La tension est palpable également au niveau du Parlement. Toujours à travers l’enquête du Parisien, Yann Galut (député PS du Cher) demande « l’examen par Bercy de la situation fiscale d’Airbnb ».

L’élu parlementaire prévoit de déposer des amendements pour faire en sorte que les multinationales ne puissent plus contourner la législation française lors des débats sur la loi de finances 2017 qui vont se dérouler dans le courant de l’automne.

Selon Yann Galut; « l’imposition doit avoir lieu là où la richesse est créée, dans l’Hexagone », quand bien même Airbnb « serait dans la légalité d’un strict point de vue juridique ». Et d’ajouter que l’évasion et l’optimisation fiscales « privent les caisses de l’État de 50 à 80 milliards d’euros par an ».

Au-delà du cas Airbnb, d’autres acteurs dans le secteur de l’e-tourisme sont concernés. Ainsi, Booking.com a été rattrapé au collet. Le fisc français réclame 356 millions d’euros à la centrale de réservation hôtelière en ligne au titre de la TVA et de l’impôt sur les sociétés pour la période 2003-2012.

Airbnb France se défend…un peu

Il faut organiser une ligne de défense. Pour l’instant, Airbnb demeure laconique en assurant « être conforme aux lois fiscales dans les pays d’implantation ».

En France, la plateforme de location d’hébergement se montre parfois coopérative (certes sous la pression politique).
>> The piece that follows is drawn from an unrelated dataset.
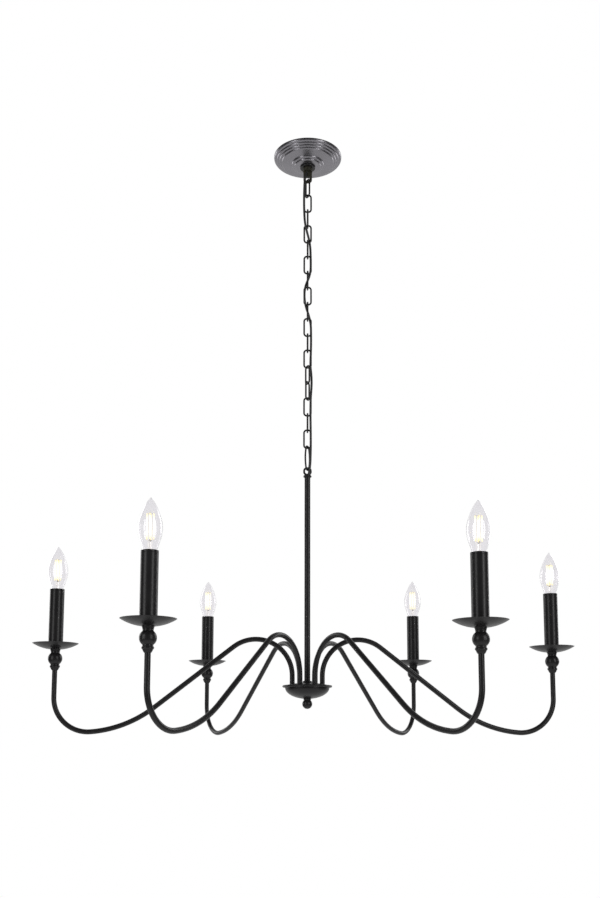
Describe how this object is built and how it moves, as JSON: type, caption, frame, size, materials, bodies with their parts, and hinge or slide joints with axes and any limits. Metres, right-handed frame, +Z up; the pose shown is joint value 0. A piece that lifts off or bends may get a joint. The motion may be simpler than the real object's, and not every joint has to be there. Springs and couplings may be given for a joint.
{
  "type": "multi arm chandelier",
  "caption": "Candle-style chandelier that hangs on a chain from a ceiling canopy, with curved arms, drip pans, sleeves and flame bulbs.",
  "frame": {"origin": "on the ceiling, at the middle of the mounting strap, on the axis of the threaded nipple and the stem", "axes": "+Z up, into the ceiling; +X along the strap and along arm 1; +Y by the right-hand rule"},
  "size_m": [0.9127, 0.8044, 1.0237],
  "materials": {
    "black_satin": "satin black paint",
    "canopy_gunmetal": "satin gunmetal paint",
    "collar_bronze": "dark bronze-black paint",
    "zinc_steel": "bright zinc plate",
    "ground_green": "green dyed plate",
    "cord_plastic": "soft black jacket",
    "lead_plastic": "plain insulation",
    "wire_cap_plastic": "plain grey",
    "socket_plastic": "moulded phenolic",
    "bulb_glass": "clear glass",
    "bulb_cap_metal": "bright nickel"
  },
  "bodies": {
    "ceiling_mount": {"ceiling_strap": "zinc_steel", "ground_screw": "ground_green", "canopy_nipple": "zinc_steel", "nipple_nut": "zinc_steel", "canopy": "canopy_gunmetal", "canopy_ring": "black_satin", "canopy_loop": "collar_bronze", "canopy_wire_caps": "wire_cap_plastic", "canopy_leads": "lead_plastic", "supply_cord": "cord_plastic"},
    "link_01": {"chain_link_01": "black_satin"},
    "link_02": {"chain_link_02": "black_satin"},
    "link_03": {"chain_link_03": "black_satin"},
    "link_04": {"chain_link_04": "black_satin"},
    "link_05": {"chain_link_05": "black_satin"},
    "link_06": {"chain_link_06": "black_satin"},
    "link_07": {"chain_link_07": "black_satin"},
    "link_08": {"chain_link_08": "black_satin"},
    "link_09": {"chain_link_09": "black_satin"},
    "link_10": {"chain_link_10": "black_satin"},
    "link_11": {"chain_link_11": "black_satin"},
    "link_12": {"chain_link_12": "black_satin"},
    "link_13": {"chain_link_13": "black_satin"},
    "link_14": {"chain_link_14": "black_satin"},
    "link_15": {"chain_link_15": "black_satin"},
    "link_16": {"chain_link_16": "black_satin"},
    "link_17": {"chain_link_17": "black_satin"},
    "connector": {"connector_link": "black_satin"},
    "fixture": {"stem_loop": "black_satin", "stem_tube": "black_satin", "stem_collar": "black_satin", "hub_cover": "black_satin", "hub_bowl": "black_satin", "hub_nipple": "zinc_steel", "lock_nuts": "zinc_steel", "hub_wire_caps": "wire_cap_plastic", "finial": "black_satin", "arm_1": "black_satin", "arm_2": "black_satin", "arm_3": "black_satin", "arm_4": "black_satin", "arm_5": "black_satin", "arm_6": "black_satin", "arm_leads": "lead_plastic", "arm_knobs": "black_satin", "drip_pans": "black_satin", "candle_sockets": "socket_plastic", "candle_sleeves": "black_satin"},
    "bulb_1": {"bulb_glass_1": "bulb_glass", "bulb_base_1": "bulb_cap_metal"},
    "bulb_2": {"bulb_glass_2": "bulb_glass", "bulb_base_2": "bulb_cap_metal"},
    "bulb_3": {"bulb_glass_3": "bulb_glass", "bulb_base_3": "bulb_cap_metal"},
    "bulb_4": {"bulb_glass_4": "bulb_glass", "bulb_base_4": "bulb_cap_metal"},
    "bulb_5": {"bulb_glass_5": "bulb_glass", "bulb_base_5": "bulb_cap_metal"},
    "bulb_6": {"bulb_glass_6": "bulb_glass", "bulb_base_6": "bulb_cap_metal"}
  },
  "joints": [
    {"name": "link_01_swing", "type": "hinge", "parent": "ceiling_mount", "child": "link_01", "pos_m": [0, 0, -0.0468], "axis": [1, 0, 0], "range_deg": [-25, 25], "deforming": ["supply_cord"]},
    {"name": "link_02_swing", "type": "hinge", "parent": "link_01", "child": "link_02", "pos_m": [0, 0, -0.0748], "axis": [-0.5, 0.866, 0], "range_deg": [-25, 25], "deforming": ["supply_cord"]},
    {"name": "link_03_swing", "type": "hinge", "parent": "link_02", "child": "link_03", "pos_m": [0, 0, -0.10355], "axis": [-1, 0, 0], "range_deg": [-25, 25], "deforming": ["supply_cord"]},
    {"name": "link_04_swing", "type": "hinge", "parent": "link_03", "child": "link_04", "pos_m": [0, 0, -0.1323], "axis": [0, 1, 0], "range_deg": [-25, 25], "deforming": ["supply_cord"]},
    {"name": "link_05_swing", "type": "hinge", "parent": "link_04", "child": "link_05", "pos_m": [0, 0, -0.16105], "axis": [1, 0, 0], "range_deg": [-25, 25], "deforming": ["supply_cord"]},
    {"name": "link_06_swing", "type": "hinge", "parent": "link_05", "child": "link_06", "pos_m": [0, 0, -0.1898], "axis": [0, -1, 0], "range_deg": [-25, 25], "deforming": ["supply_cord"]},
    {"name": "link_07_swing", "type": "hinge", "parent": "link_06", "child": "link_07", "pos_m": [0, 0, -0.21855], "axis": [-1, 0, 0], "range_deg": [-25, 25], "deforming": ["supply_cord"]},
    {"name": "link_08_swing", "type": "hinge", "parent": "link_07", "child": "link_08", "pos_m": [0, 0, -0.2473], "axis": [0, 1, 0], "range_deg": [-25, 25], "deforming": ["supply_cord"]},
    {"name": "link_09_swing", "type": "hinge", "parent": "link_08", "child": "link_09", "pos_m": [0, 0, -0.27605], "axis": [1, 0, 0], "range_deg": [-25, 25], "deforming": ["supply_cord"]},
    {"name": "link_10_swing", "type": "hinge", "parent": "link_09", "child": "link_10", "pos_m": [0, 0, -0.3048], "axis": [0, -1, 0], "range_deg": [-25, 25], "deforming": ["supply_cord"]},
    {"name": "link_11_swing", "type": "hinge", "parent": "link_10", "child": "link_11", "pos_m": [0, 0, -0.33355], "axis": [-1, 0, 0], "range_deg": [-25, 25], "deforming": ["supply_cord"]},
    {"name": "link_12_swing", "type": "hinge", "parent": "link_11", "child": "link_12", "pos_m": [0, 0, -0.3623], "axis": [0, 1, 0], "range_deg": [-25, 25], "deforming": ["supply_cord"]},
    {"name": "link_13_swing", "type": "hinge", "parent": "link_12", "child": "link_13", "pos_m": [0, 0, -0.39105], "axis": [1, 0, 0], "range_deg": [-25, 25], "deforming": ["supply_cord"]},
    {"name": "link_14_swing", "type": "hinge", "parent": "link_13", "child": "link_14", "pos_m": [0, 0, -0.4198], "axis": [0.5, -0.866, 0], "range_deg": [-25, 25], "deforming": ["supply_cord"]},
    {"name": "link_15_swing", "type": "hinge", "parent": "link_14", "child": "link_15", "pos_m": [0, 0, -0.44855], "axis": [0.5, 0.866, 0], "range_deg": [-25, 25], "deforming": ["supply_cord"]},
    {"name": "link_16_swing", "type": "hinge", "parent": "link_15", "child": "link_16", "pos_m": [0, 0, -0.4773], "axis": [-1, 0, 0], "range_deg": [-25, 25], "deforming": ["supply_cord"]},
    {"name": "link_17_swing", "type": "hinge", "parent": "link_16", "child": "link_17", "pos_m": [0, 0, -0.50605], "axis": [0, -1, 0], "range_deg": [-25, 25], "deforming": ["supply_cord"]},
    {"name": "connector_swing", "type": "hinge", "parent": "link_17", "child": "connector", "pos_m": [0, 0, -0.5348], "axis": [1, 0, 0], "range_deg": [-25, 25], "deforming": ["supply_cord"]},
    {"name": "fixture_swing", "type": "hinge", "parent": "connector", "child": "fixture", "pos_m": [0, 0, -0.57345], "axis": [-0.5, -0.866, 0], "range_deg": [-25, 25], "deforming": ["supply_cord"]},
    {"name": "bulb_1_out", "type": "slide", "parent": "fixture", "child": "bulb_1", "axis": [0, 0, 1], "range_m": [0, 0.022]},
    {"name": "bulb_2_out", "type": "slide", "parent": "fixture", "child": "bulb_2", "axis": [0, 0, 1], "range_m": [0, 0.022]},
    {"name": "bulb_3_out", "type": "slide", "parent": "fixture", "child": "bulb_3", "axis": [0, 0, 1], "range_m": [0, 0.022]},
    {"name": "bulb_4_out", "type": "slide", "parent": "fixture", "child": "bulb_4", "axis": [0, 0, 1], "range_m": [0, 0.022]},
    {"name": "bulb_5_out", "type": "slide", "parent": "fixture", "child": "bulb_5", "axis": [0, 0, 1], "range_m": [0, 0.022]},
    {"name": "bulb_6_out", "type": "slide", "parent": "fixture", "child": "bulb_6", "axis": [0, 0, 1], "range_m": [0, 0.022]}
  ]
}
Ainsi, elle est même mise à contribution pour la collecte de la taxe de séjour en France dans le cadre d’un dispositif de test dans une vingtaine de villes ou métropoles (dont Paris). Et la liste devrait encore s’élargir courant 2017.

D’un point de vue management, la branche française passe une phase de transition. Nicolas Ferrary, Directeur général d’Airbnb France, démissionne. « Je vais partir dans le courant de l’été afin de créer ma propre boîte », précise-t-il dans L’Écho Touristique. « Après avoir côtoyé de nombreuses start-up, l’aventure entrepreneuriale m’attire. »

Esquisse de la puissance d’Airbnb
Airbnb, que les analystes valorisent à 30 milliards de dollars (soit près de trois fois le poids d’un groupe comme AccorHotels), revendique une présence dans 191 pays avec plus de 2 millions de logements proposés sur sa plate-forme, dans 34 000 villes.